• _Short problem_:
Give the listing below again in full, exactly as written.

[start of Record set]

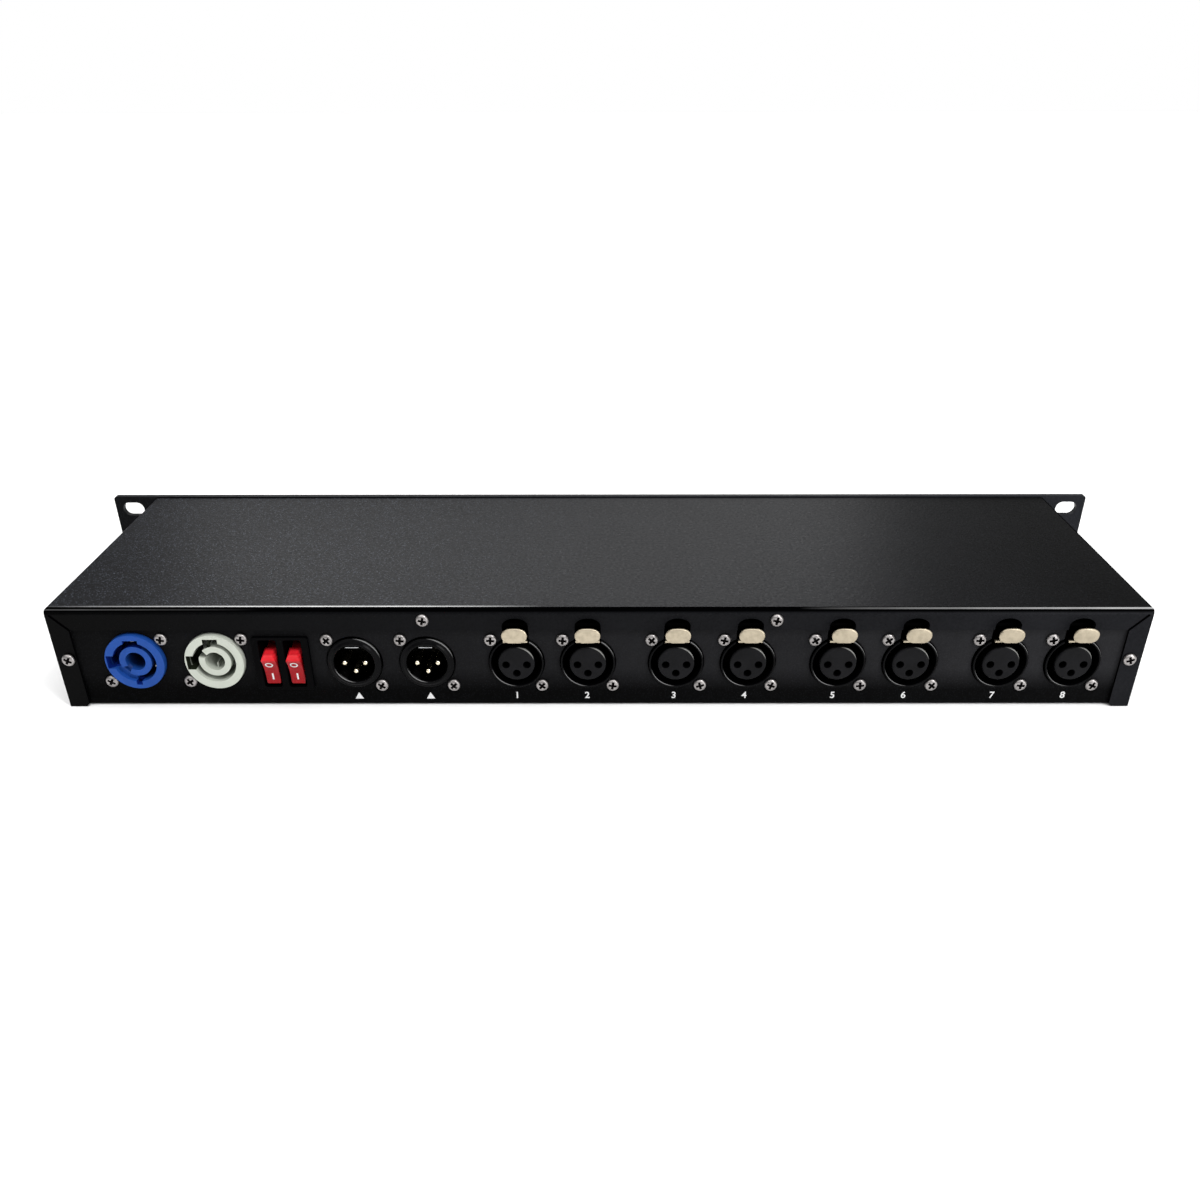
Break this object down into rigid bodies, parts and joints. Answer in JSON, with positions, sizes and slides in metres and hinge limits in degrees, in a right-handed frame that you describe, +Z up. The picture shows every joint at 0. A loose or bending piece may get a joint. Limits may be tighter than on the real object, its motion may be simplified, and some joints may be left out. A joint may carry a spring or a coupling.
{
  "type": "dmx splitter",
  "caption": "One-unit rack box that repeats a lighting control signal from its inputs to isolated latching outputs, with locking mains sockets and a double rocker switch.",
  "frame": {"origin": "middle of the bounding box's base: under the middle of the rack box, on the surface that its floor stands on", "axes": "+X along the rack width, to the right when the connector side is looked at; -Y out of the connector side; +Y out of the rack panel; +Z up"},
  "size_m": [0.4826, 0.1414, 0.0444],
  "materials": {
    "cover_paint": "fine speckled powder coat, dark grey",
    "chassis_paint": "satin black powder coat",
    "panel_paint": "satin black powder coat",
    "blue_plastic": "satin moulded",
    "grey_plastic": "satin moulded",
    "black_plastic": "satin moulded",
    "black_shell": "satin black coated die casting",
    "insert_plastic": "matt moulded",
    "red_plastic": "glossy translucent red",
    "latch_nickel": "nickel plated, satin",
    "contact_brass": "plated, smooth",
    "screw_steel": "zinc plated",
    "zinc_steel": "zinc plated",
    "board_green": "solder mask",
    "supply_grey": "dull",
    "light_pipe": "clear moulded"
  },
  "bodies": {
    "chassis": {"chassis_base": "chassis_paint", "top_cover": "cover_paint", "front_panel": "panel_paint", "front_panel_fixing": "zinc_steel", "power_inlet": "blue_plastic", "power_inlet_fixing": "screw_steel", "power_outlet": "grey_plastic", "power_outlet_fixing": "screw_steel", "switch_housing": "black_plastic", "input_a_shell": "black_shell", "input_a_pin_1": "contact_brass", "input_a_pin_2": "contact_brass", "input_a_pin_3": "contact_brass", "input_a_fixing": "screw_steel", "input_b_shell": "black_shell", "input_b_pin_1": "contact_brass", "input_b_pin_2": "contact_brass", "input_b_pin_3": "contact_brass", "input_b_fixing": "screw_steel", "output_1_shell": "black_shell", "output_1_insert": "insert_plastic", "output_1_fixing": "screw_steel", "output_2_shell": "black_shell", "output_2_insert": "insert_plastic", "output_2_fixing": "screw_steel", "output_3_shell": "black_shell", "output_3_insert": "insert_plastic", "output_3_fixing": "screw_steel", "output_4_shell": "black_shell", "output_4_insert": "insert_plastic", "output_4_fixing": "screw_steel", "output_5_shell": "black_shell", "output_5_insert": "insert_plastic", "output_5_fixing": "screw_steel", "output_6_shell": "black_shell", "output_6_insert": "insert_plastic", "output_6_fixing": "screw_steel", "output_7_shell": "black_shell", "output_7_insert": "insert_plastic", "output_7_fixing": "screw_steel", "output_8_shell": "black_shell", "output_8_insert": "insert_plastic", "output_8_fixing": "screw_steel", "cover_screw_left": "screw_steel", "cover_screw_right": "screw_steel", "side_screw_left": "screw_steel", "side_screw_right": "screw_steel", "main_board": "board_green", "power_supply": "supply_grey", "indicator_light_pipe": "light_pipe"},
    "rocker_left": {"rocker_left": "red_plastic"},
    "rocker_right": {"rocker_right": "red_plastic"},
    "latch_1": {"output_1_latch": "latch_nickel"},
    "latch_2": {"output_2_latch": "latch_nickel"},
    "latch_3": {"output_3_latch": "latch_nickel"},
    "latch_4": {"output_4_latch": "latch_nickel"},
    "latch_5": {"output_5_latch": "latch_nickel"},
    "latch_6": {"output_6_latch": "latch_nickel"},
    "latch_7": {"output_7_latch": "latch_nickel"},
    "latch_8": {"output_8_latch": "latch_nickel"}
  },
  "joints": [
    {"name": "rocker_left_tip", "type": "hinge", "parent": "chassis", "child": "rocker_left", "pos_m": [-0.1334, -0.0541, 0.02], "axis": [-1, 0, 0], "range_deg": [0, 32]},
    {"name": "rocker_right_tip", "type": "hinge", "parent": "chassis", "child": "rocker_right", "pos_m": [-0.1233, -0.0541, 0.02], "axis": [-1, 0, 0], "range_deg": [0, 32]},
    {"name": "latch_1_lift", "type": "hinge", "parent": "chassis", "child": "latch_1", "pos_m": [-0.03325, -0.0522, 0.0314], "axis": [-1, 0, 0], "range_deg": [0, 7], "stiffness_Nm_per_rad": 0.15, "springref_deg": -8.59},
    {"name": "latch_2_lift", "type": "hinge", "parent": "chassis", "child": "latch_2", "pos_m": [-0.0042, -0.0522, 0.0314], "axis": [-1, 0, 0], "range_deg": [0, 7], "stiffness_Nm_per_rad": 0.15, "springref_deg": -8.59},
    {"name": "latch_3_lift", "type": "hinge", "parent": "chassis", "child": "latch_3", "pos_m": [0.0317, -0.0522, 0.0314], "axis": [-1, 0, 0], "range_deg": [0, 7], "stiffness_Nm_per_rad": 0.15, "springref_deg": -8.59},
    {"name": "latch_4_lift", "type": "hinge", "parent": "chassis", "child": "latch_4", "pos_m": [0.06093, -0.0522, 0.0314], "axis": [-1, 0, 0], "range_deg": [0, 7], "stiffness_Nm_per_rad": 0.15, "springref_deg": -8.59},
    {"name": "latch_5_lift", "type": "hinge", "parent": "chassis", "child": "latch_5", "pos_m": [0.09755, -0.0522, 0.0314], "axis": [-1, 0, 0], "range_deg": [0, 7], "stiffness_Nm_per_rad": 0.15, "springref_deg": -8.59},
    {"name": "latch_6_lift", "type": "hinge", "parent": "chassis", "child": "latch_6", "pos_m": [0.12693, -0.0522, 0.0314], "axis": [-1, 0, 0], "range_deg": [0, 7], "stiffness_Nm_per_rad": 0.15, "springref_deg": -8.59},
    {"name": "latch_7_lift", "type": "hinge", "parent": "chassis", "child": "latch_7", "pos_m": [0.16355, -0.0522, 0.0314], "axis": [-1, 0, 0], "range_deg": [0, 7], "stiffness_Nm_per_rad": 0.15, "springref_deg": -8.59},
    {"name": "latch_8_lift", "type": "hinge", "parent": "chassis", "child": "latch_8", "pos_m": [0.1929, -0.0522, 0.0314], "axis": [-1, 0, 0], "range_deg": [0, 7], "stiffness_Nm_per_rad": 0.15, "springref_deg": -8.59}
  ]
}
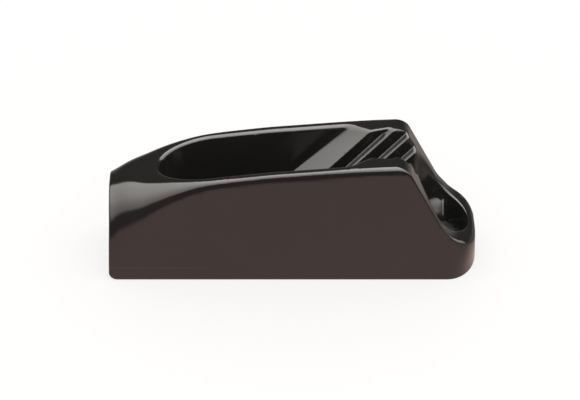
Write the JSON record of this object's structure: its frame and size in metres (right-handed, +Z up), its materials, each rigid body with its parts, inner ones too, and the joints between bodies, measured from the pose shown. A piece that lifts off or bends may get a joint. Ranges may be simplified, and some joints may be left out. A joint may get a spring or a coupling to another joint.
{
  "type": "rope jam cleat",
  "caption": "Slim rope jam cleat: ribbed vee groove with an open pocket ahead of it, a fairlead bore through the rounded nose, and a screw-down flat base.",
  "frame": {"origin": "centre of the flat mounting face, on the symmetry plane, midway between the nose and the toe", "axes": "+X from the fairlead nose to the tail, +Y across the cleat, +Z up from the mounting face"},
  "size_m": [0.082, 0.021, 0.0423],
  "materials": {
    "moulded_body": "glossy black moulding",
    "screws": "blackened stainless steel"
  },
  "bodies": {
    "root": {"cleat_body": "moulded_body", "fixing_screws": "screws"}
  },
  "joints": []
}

[end of Record set]

• _Answer in full_:
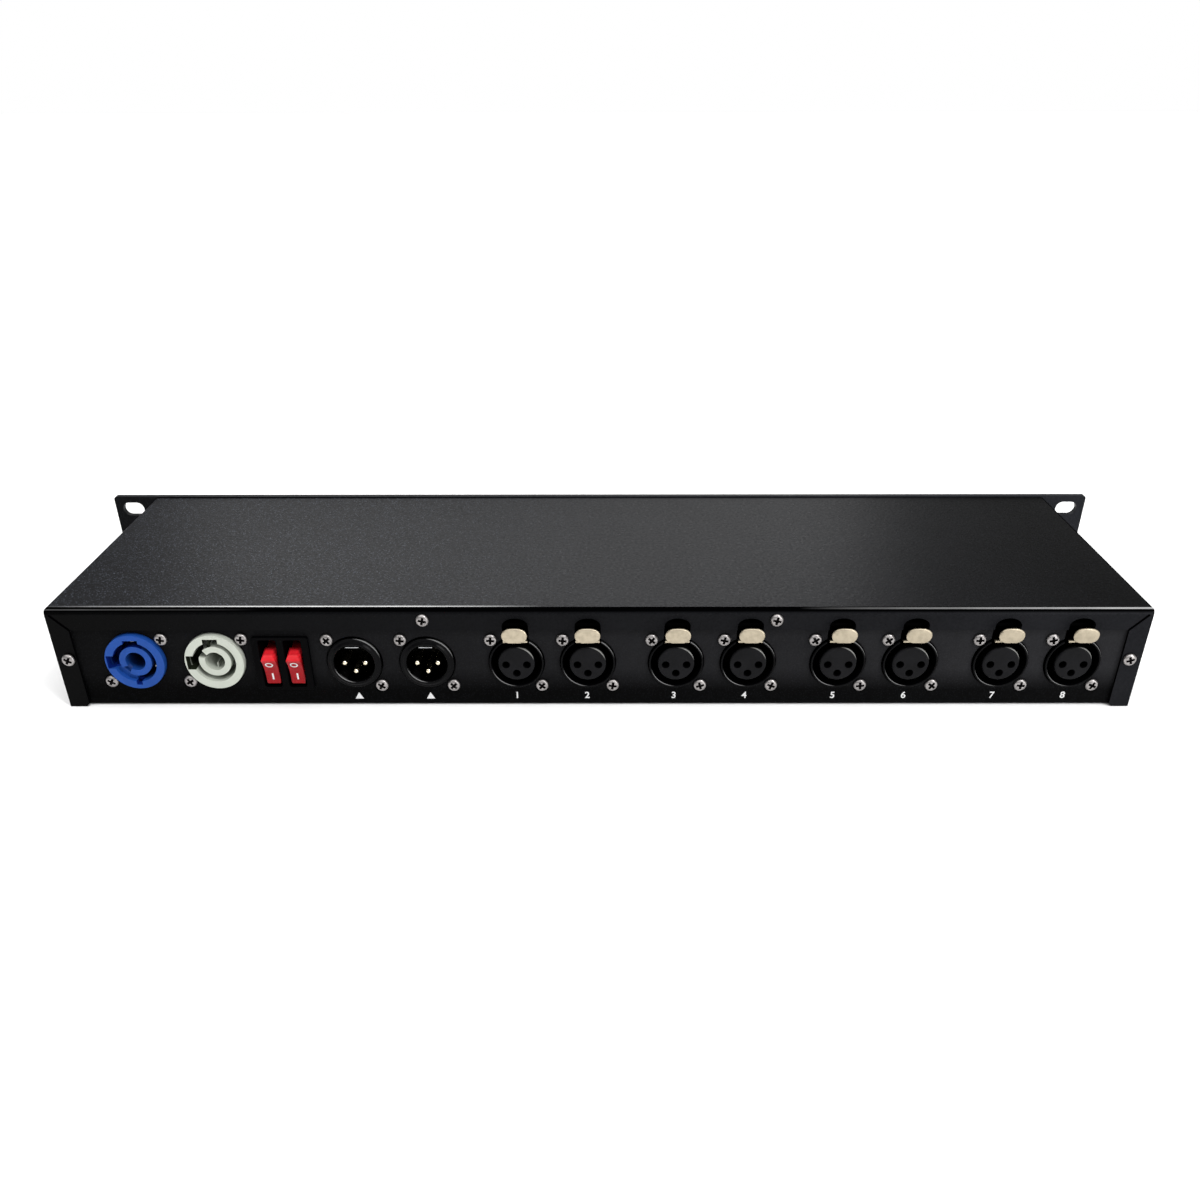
Break this object down into rigid bodies, parts and joints. Answer in JSON, with positions, sizes and slides in metres and hinge limits in degrees, in a right-handed frame that you describe, +Z up. The picture shows every joint at 0. A loose or bending piece may get a joint. Limits may be tighter than on the real object, its motion may be simplified, and some joints may be left out. A joint may carry a spring or a coupling.
{
  "type": "dmx splitter",
  "caption": "One-unit rack box that repeats a lighting control signal from its inputs to isolated latching outputs, with locking mains sockets and a double rocker switch.",
  "frame": {"origin": "middle of the bounding box's base: under the middle of the rack box, on the surface that its floor stands on", "axes": "+X along the rack width, to the right when the connector side is looked at; -Y out of the connector side; +Y out of the rack panel; +Z up"},
  "size_m": [0.4826, 0.1414, 0.0444],
  "materials": {
    "cover_paint": "fine speckled powder coat, dark grey",
    "chassis_paint": "satin black powder coat",
    "panel_paint": "satin black powder coat",
    "blue_plastic": "satin moulded",
    "grey_plastic": "satin moulded",
    "black_plastic": "satin moulded",
    "black_shell": "satin black coated die casting",
    "insert_plastic": "matt moulded",
    "red_plastic": "glossy translucent red",
    "latch_nickel": "nickel plated, satin",
    "contact_brass": "plated, smooth",
    "screw_steel": "zinc plated",
    "zinc_steel": "zinc plated",
    "board_green": "solder mask",
    "supply_grey": "dull",
    "light_pipe": "clear moulded"
  },
  "bodies": {
    "chassis": {"chassis_base": "chassis_paint", "top_cover": "cover_paint", "front_panel": "panel_paint", "front_panel_fixing": "zinc_steel", "power_inlet": "blue_plastic", "power_inlet_fixing": "screw_steel", "power_outlet": "grey_plastic", "power_outlet_fixing": "screw_steel", "switch_housing": "black_plastic", "input_a_shell": "black_shell", "input_a_pin_1": "contact_brass", "input_a_pin_2": "contact_brass", "input_a_pin_3": "contact_brass", "input_a_fixing": "screw_steel", "input_b_shell": "black_shell", "input_b_pin_1": "contact_brass", "input_b_pin_2": "contact_brass", "input_b_pin_3": "contact_brass", "input_b_fixing": "screw_steel", "output_1_shell": "black_shell", "output_1_insert": "insert_plastic", "output_1_fixing": "screw_steel", "output_2_shell": "black_shell", "output_2_insert": "insert_plastic", "output_2_fixing": "screw_steel", "output_3_shell": "black_shell", "output_3_insert": "insert_plastic", "output_3_fixing": "screw_steel", "output_4_shell": "black_shell", "output_4_insert": "insert_plastic", "output_4_fixing": "screw_steel", "output_5_shell": "black_shell", "output_5_insert": "insert_plastic", "output_5_fixing": "screw_steel", "output_6_shell": "black_shell", "output_6_insert": "insert_plastic", "output_6_fixing": "screw_steel", "output_7_shell": "black_shell", "output_7_insert": "insert_plastic", "output_7_fixing": "screw_steel", "output_8_shell": "black_shell", "output_8_insert": "insert_plastic", "output_8_fixing": "screw_steel", "cover_screw_left": "screw_steel", "cover_screw_right": "screw_steel", "side_screw_left": "screw_steel", "side_screw_right": "screw_steel", "main_board": "board_green", "power_supply": "supply_grey", "indicator_light_pipe": "light_pipe"},
    "rocker_left": {"rocker_left": "red_plastic"},
    "rocker_right": {"rocker_right": "red_plastic"},
    "latch_1": {"output_1_latch": "latch_nickel"},
    "latch_2": {"output_2_latch": "latch_nickel"},
    "latch_3": {"output_3_latch": "latch_nickel"},
    "latch_4": {"output_4_latch": "latch_nickel"},
    "latch_5": {"output_5_latch": "latch_nickel"},
    "latch_6": {"output_6_latch": "latch_nickel"},
    "latch_7": {"output_7_latch": "latch_nickel"},
    "latch_8": {"output_8_latch": "latch_nickel"}
  },
  "joints": [
    {"name": "rocker_left_tip", "type": "hinge", "parent": "chassis", "child": "rocker_left", "pos_m": [-0.1334, -0.0541, 0.02], "axis": [-1, 0, 0], "range_deg": [0, 32]},
    {"name": "rocker_right_tip", "type": "hinge", "parent": "chassis", "child": "rocker_right", "pos_m": [-0.1233, -0.0541, 0.02], "axis": [-1, 0, 0], "range_deg": [0, 32]},
    {"name": "latch_1_lift", "type": "hinge", "parent": "chassis", "child": "latch_1", "pos_m": [-0.03325, -0.0522, 0.0314], "axis": [-1, 0, 0], "range_deg": [0, 7], "stiffness_Nm_per_rad": 0.15, "springref_deg": -8.59},
    {"name": "latch_2_lift", "type": "hinge", "parent": "chassis", "child": "latch_2", "pos_m": [-0.0042, -0.0522, 0.0314], "axis": [-1, 0, 0], "range_deg": [0, 7], "stiffness_Nm_per_rad": 0.15, "springref_deg": -8.59},
    {"name": "latch_3_lift", "type": "hinge", "parent": "chassis", "child": "latch_3", "pos_m": [0.0317, -0.0522, 0.0314], "axis": [-1, 0, 0], "range_deg": [0, 7], "stiffness_Nm_per_rad": 0.15, "springref_deg": -8.59},
    {"name": "latch_4_lift", "type": "hinge", "parent": "chassis", "child": "latch_4", "pos_m": [0.06093, -0.0522, 0.0314], "axis": [-1, 0, 0], "range_deg": [0, 7], "stiffness_Nm_per_rad": 0.15, "springref_deg": -8.59},
    {"name": "latch_5_lift", "type": "hinge", "parent": "chassis", "child": "latch_5", "pos_m": [0.09755, -0.0522, 0.0314], "axis": [-1, 0, 0], "range_deg": [0, 7], "stiffness_Nm_per_rad": 0.15, "springref_deg": -8.59},
    {"name": "latch_6_lift", "type": "hinge", "parent": "chassis", "child": "latch_6", "pos_m": [0.12693, -0.0522, 0.0314], "axis": [-1, 0, 0], "range_deg": [0, 7], "stiffness_Nm_per_rad": 0.15, "springref_deg": -8.59},
    {"name": "latch_7_lift", "type": "hinge", "parent": "chassis", "child": "latch_7", "pos_m": [0.16355, -0.0522, 0.0314], "axis": [-1, 0, 0], "range_deg": [0, 7], "stiffness_Nm_per_rad": 0.15, "springref_deg": -8.59},
    {"name": "latch_8_lift", "type": "hinge", "parent": "chassis", "child": "latch_8", "pos_m": [0.1929, -0.0522, 0.0314], "axis": [-1, 0, 0], "range_deg": [0, 7], "stiffness_Nm_per_rad": 0.15, "springref_deg": -8.59}
  ]
}
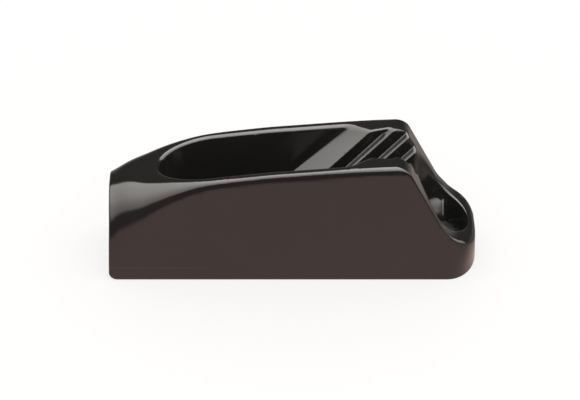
Write the JSON record of this object's structure: its frame and size in metres (right-handed, +Z up), its materials, each rigid body with its parts, inner ones too, and the joints between bodies, measured from the pose shown. A piece that lifts off or bends may get a joint. Ranges may be simplified, and some joints may be left out. A joint may get a spring or a coupling to another joint.
{
  "type": "rope jam cleat",
  "caption": "Slim rope jam cleat: ribbed vee groove with an open pocket ahead of it, a fairlead bore through the rounded nose, and a screw-down flat base.",
  "frame": {"origin": "centre of the flat mounting face, on the symmetry plane, midway between the nose and the toe", "axes": "+X from the fairlead nose to the tail, +Y across the cleat, +Z up from the mounting face"},
  "size_m": [0.082, 0.021, 0.0423],
  "materials": {
    "moulded_body": "glossy black moulding",
    "screws": "blackened stainless steel"
  },
  "bodies": {
    "root": {"cleat_body": "moulded_body", "fixing_screws": "screws"}
  },
  "joints": []
}